The tech giant also contributes to multiple open-source Python libraries, such as Metaflow, VMAF, Dispatch, and many more available in its GitHub repository.
Spotify – 80%–based on Python applications
Python is the main programming language used by the Swedish giant. Spotify’s engineers also write code in Java and, to a lesser extent, in C and C++.
Python scripts constitute around 80% of source code powering interdependent backend services of the streaming platform. Spotify praises Python for the speed of development and its asynchronous frameworks that facilitate the development of IO-bound services. Similarly to other big tech companies, Spotify makes use of Python’s potential for data science.
The company developed Luigi – a module for building complex pipelines of batch jobs, which facilitates interactions with Hadoop. Other Python-based tools used by Spotify include a range of machine learning libraries, GraphWalker testing studio, and the Django framework.
Quora – scalability-focused Python application
As a question-and-answer social website, Quora was developed with scalability and reliability in mind. Initially, the company’s founders considered such languages as PHP, Java, C#, OCaml, and Haskell, but on closer evaluation, they decided to go with Python.
The key reasons were its flexibility, simple syntax, code readability, and an extensive standard library. All these features contribute to overall Python’s reliability and make development faster and less error-prone.
There were also other factors that tipped the scales in favor of Python, such as dynamic typing, one of the language’s key characteristics, and Python’s support for deep learning.
Quora’s engineers recognize Python’s issues with speed. At the same time, they point to developments that have helped to deal with this predicament, such as the PyPy implementation. However, they use C++ for performance-critical scripts.

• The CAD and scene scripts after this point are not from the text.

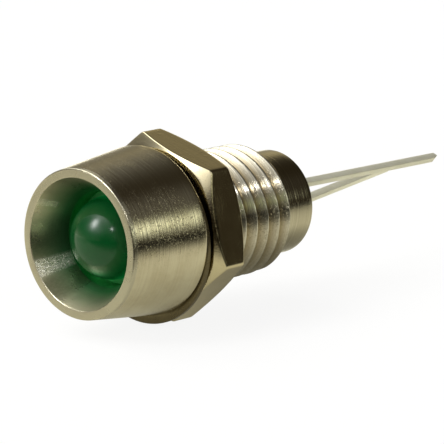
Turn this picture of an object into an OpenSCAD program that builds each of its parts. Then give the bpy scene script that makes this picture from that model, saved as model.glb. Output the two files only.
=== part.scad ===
// Led panel indicator: a turned, nickel plated bezel with a 5 mm lamp, a hexagonal panel nut and two bare leads.
// The axis lies along Y with the lamp towards -Y. The origin is the middle of the shoulder that seats on the panel.

/* [Head] */
// Diameter over the front rim
rim_outer_d = 8.9; // [8:0.05:14]
// Width of the flat rim between the reflector and the outside of the head
rim_w = 0.52; // [0.3:0.02:1]
// Break on both edges of the rim
rim_chamfer = 0.1; // [0.05:0.01:0.2]
// Largest diameter of the head, just in front of the shoulder
head_rear_d = 10.15; // [9.5:0.05:16]
// Length of the head from the rim to the panel shoulder
head_len = 5.7; // [4.5:0.1:9]
// Radius that rolls the head into the shoulder
head_round = 0.32; // [0.1:0.02:0.6]

/* [Reflector] */
// Depth of the conical reflector below the rim
reflector_depth = 2.25; // [1.2:0.05:3]
// Radial width of the groove left open round the lamp
groove_w = 0.37; // [0.2:0.01:0.6]
// Depth of that groove below the reflector
groove_depth = 0.95; // [0.4:0.05:1.5]

/* [Barrel] */
// Outside diameter of the panel thread
thread_d = 8; // [7.5:0.1:12]
// Pitch of the panel thread
thread_pitch = 1; // [0.75:0.05:1.25]
// Depth of the thread, plated and truncated
thread_depth = 0.4; // [0.3:0.02:0.5]
// Width of the flat on each thread crest
thread_crest = 0.16; // [0.1:0.01:0.25]
// Angle of each worn and plated thread flank from square
thread_flank = 42; // [30:1:45]
// Length of the threaded barrel behind the shoulder
thread_len = 9; // [7:0.1:20]
// Length of the plain tail behind the thread
tail_len = 2.6; // [1:0.1:8]
// Wall of the plain tail
tail_wall = 0.32; // [0.25:0.01:1]
// Break on the end of the tail
tail_chamfer = 0.15; // [0.05:0.01:0.2]

/* [Panel washer] */
// Outside diameter of the thin washer under the nut
washer_d = 10.7; // [10:0.1:16]
// Thickness of the washer
washer_t = 0.35; // [0.2:0.01:0.5]
// How far the loose washer hangs below the axis
washer_drop = 0.4; // [0.05:0.01:0.4]
// Break on the outer edges of the washer
washer_chamfer = 0.06; // [0.02:0.01:0.08]

/* [Panel nut] */
// Width across the flats of the nut
nut_af = 10; // [9.5:0.1:16]
// Thickness of the nut
nut_t = 2.5; // [1.8:0.1:4]
// Space between the panel shoulder and the nut
nut_gap = 0.6; // [0:0.1:3]
// Angle of the turned faces that trim the corners of the nut
nut_face_angle = 30; // [15:1:40]
// Radius of the flat washer face of the nut, inside half the width across flats
nut_face_inset = 0.135; // [0.05:0.005:0.3]
// Turn of the nut about the axis
nut_turn = 42.4; // [0:0.1:60]

/* [Lamp] */
// Diameter of the lamp body
led_d = 5; // [4.4:0.1:6]
// Height of the lamp from its base to the top of the dome
led_h = 8.6; // [7.6:0.1:10.4]
// Depth of the top of the dome below the rim
led_inset = 0.4; // [0:0.05:1]
// How far the flange stands out beyond the body
flange_step = 0.35; // [0.2:0.01:0.5]
// Thickness of the flange
flange_t = 1; // [0.8:0.05:1.4]
// Width and height of the square die
die_w = 0.3; // [0.2:0.01:0.36]
// Thickness of the die
die_t = 0.15; // [0.1:0.01:0.2]
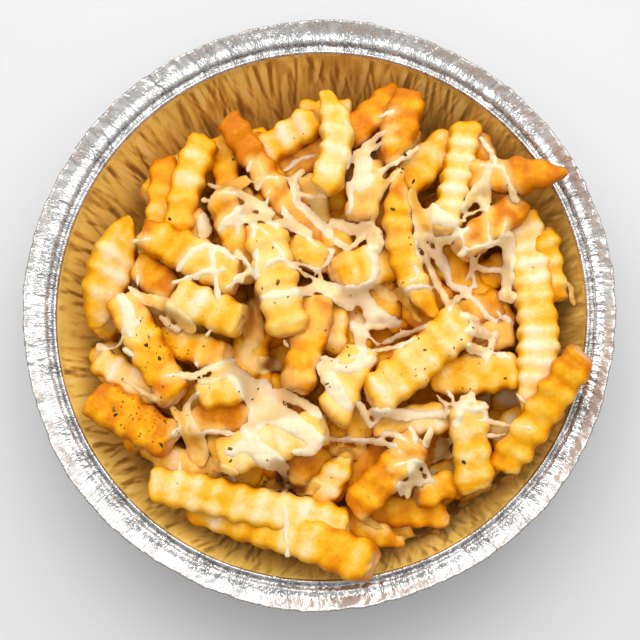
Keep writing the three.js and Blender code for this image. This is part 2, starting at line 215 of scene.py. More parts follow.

Uber – built with Python, Go, and Java
Uber is a company providing ride-hailing, delivery, and transportation services collectively classified as mobility-as-a-service. With around 120 million users, 5 million drivers, and over 17 million trips completed per day, Uber’s ecosystem crunches huge volumes of data.
To efficiently process this information and derive actionable insights from big data, the company uses all sorts of data analytics and machine learning tools and techniques. This, obviously, involves Python with its neat and robust data science libraries.
By rough estimation, the Python programming language makes for about 30–40% of Uber’s tech stack, with a significant part of the code developed with the Flask web framework.
In recent years, the company has made some upgrades, breaking up original code into microservices and implementing an asynchronous programming model for improving throughput. One of the solutions that made it possible was Tornado – a Python web framework and an asynchronous networking library. Apart from Python, Uber uses Node, Go, and Java.